6. Enhanced Oil Recovery, L. W. Lake, Prentice Hall, Englewood Cliffs, (1989) 500 pages.

   This is a truly excellent and detailed book – one of the very best in petroleum engineering. It does cover much of the material in these notes, but – for improved oil recovery – at a level of detail which is much greater than we have time for in this course.

7. Groundwater, R. A. Freeze and J. A. Cherry, Prentice Hall, Inc, Englewood Cliffs, (1979).

   This is a standard hydrology text, but does not cover multiphase flow, and does not have a focus on oil recovery.

8. Porous Media: Fluid Transport and Pore Structure, F. A. L. Dullien, Academic Press, San Diego, 2^nd Edition, (1992).

   This is a fabulous research reference book that covers much of the scientific material in these notes and contains a lot of experimentally-based physical insight into multiphase flow.

9. Dynamics of Fluids in Porous Media, J. Bear, Dover Publications, Inc, New York, (1972).

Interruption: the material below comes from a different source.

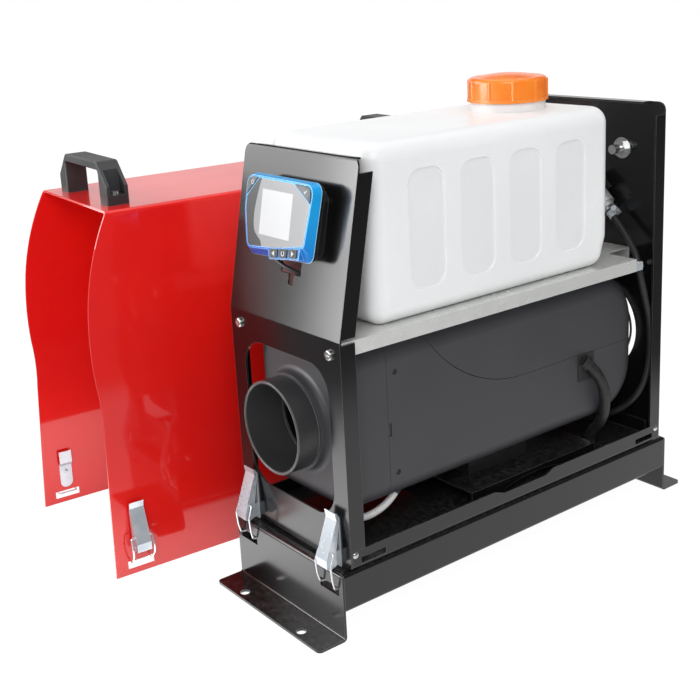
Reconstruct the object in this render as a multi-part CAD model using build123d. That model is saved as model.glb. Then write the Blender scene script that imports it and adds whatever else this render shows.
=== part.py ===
from build123d import *
import os
from math import atan2, cos, radians, sin, sqrt, tan

os.makedirs("parts", exist_ok=True)

# All-in-one diesel air heater: black sheet-steel chassis latched on a stand, plastic fuel tank on
# a shelf over the heater, controller on the sloped front, and the red cover standing beside it.
# Millimetres. +X right across the front, +Y to the back, +Z up. The origin is on the floor, in the
# middle of the four holes in the stand's feet.

# Stand
WIDTH = 145.0               # over the stand and the chassis
STAND_LENGTH = 386.0        # over the two stand plates
STAND_HEIGHT = 55.0
STAND_SHEET = 2.0
FOOT_DEPTH = 25.0           # foot flange, outwards from the plate
FOOT_HOLE_RADIUS = 4.0
FOOT_HOLE_SPACING = 80.0
FOOT_HOLE_SETBACK = 18.0    # hole centre in front of the plate
RAIL_DEPTH = 31.5           # height of the stand's side rail
RAIL_LIP = 12.0
STRIP_THICKNESS = 1.6       # rubber strip under the chassis
STRIP_INSET = 3.0           # the strip stops where the bends in the sheet begin

# Chassis
SHEET = 1.5
END_INSET = 9.5             # chassis end panel behind the stand plate
TRAY_RAIL_HEIGHT = 14.4
PANEL_LIFT = 1.2            # end panel's lower edge above the tray's underside
LOWER_HEIGHT = 179.9        # tray underside to the crease in the front panel
UPPER_HEIGHT = 130.5        # crease to the top of the front
BACK_RISE = 4.0             # the back panel stands this much higher
LEAN = 26.0                 # how far the upper front leans back
FLANGE = 14.0               # front panel's side returns
TOP_FLANGE = 13.0           # top edge folded back, square to the slope
BACK_FLANGE = 13.0
TOP_FLANGE_HALF = 58.0
TOP_HOLE_X = 44.6
CORNER = 8.0
OPENING_WIDTH = 112.0       # hole in the front panel round the outlet
OPENING_HEIGHT = 122.0
OPENING_CORNER = 24.0
OPENING_DROP = 64.0         # outlet axis above the opening's lower edge
SCREW_SPACING = 120.0
SCREW_DROP = 11.0           # shelf screws below the crease
RAIL_SLOT_LENGTH = 24.0
RAIL_SLOT_RISE = 3.0        # slot's lower edge above the tray's underside
RAIL_SLOT_HEIGHT = 5.0
RAIL_SLOT_INSET = 22.0      # slot centre from the chassis end
REAR_SCREWS = (-60.0, 14.0, 60.0)
TERMINAL_X = 27.0
TERMINAL_RISE = 90.5        # supply terminal above the crease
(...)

   A classic in its field – indeed it help establish the subject of flow in porous media as a discipline. Very mathematical, but contains a lot of useful information.

10. Capillary and Wetting Phenomena: Drops, Bubbles, Pearls, Waves, P-G de Gennes, F. Brochard-Wyart and D. Quéré, Springer (2002).

    The first author is the charismatic, and now sadly deceased, physics Nobel Prize winner, Pierre-Giles de Gennes. A fascinating book, packed full of interesting analysis, but not directly relevant to flow in porous media. Acquire a French accent, light up a Gaulois, wave your hands and voilá – brilliant insights into physics!

11. Multiphase flow in permeable media: a pore-scale perspective, M J Blunt, Cambrdige University Press (2017).

    This is my own recently-published book that covers the material on multiphase flow in these notes in more detail.
    

The course will be presented in lectures and examined both as a written exam (80%) and as an assessed exercise, which will be the 2016 exam (or another assignment described in class) – you will need to complete all five questions (20%). There will be no oral examination. In addition optional past examination papers can be attempted for revision.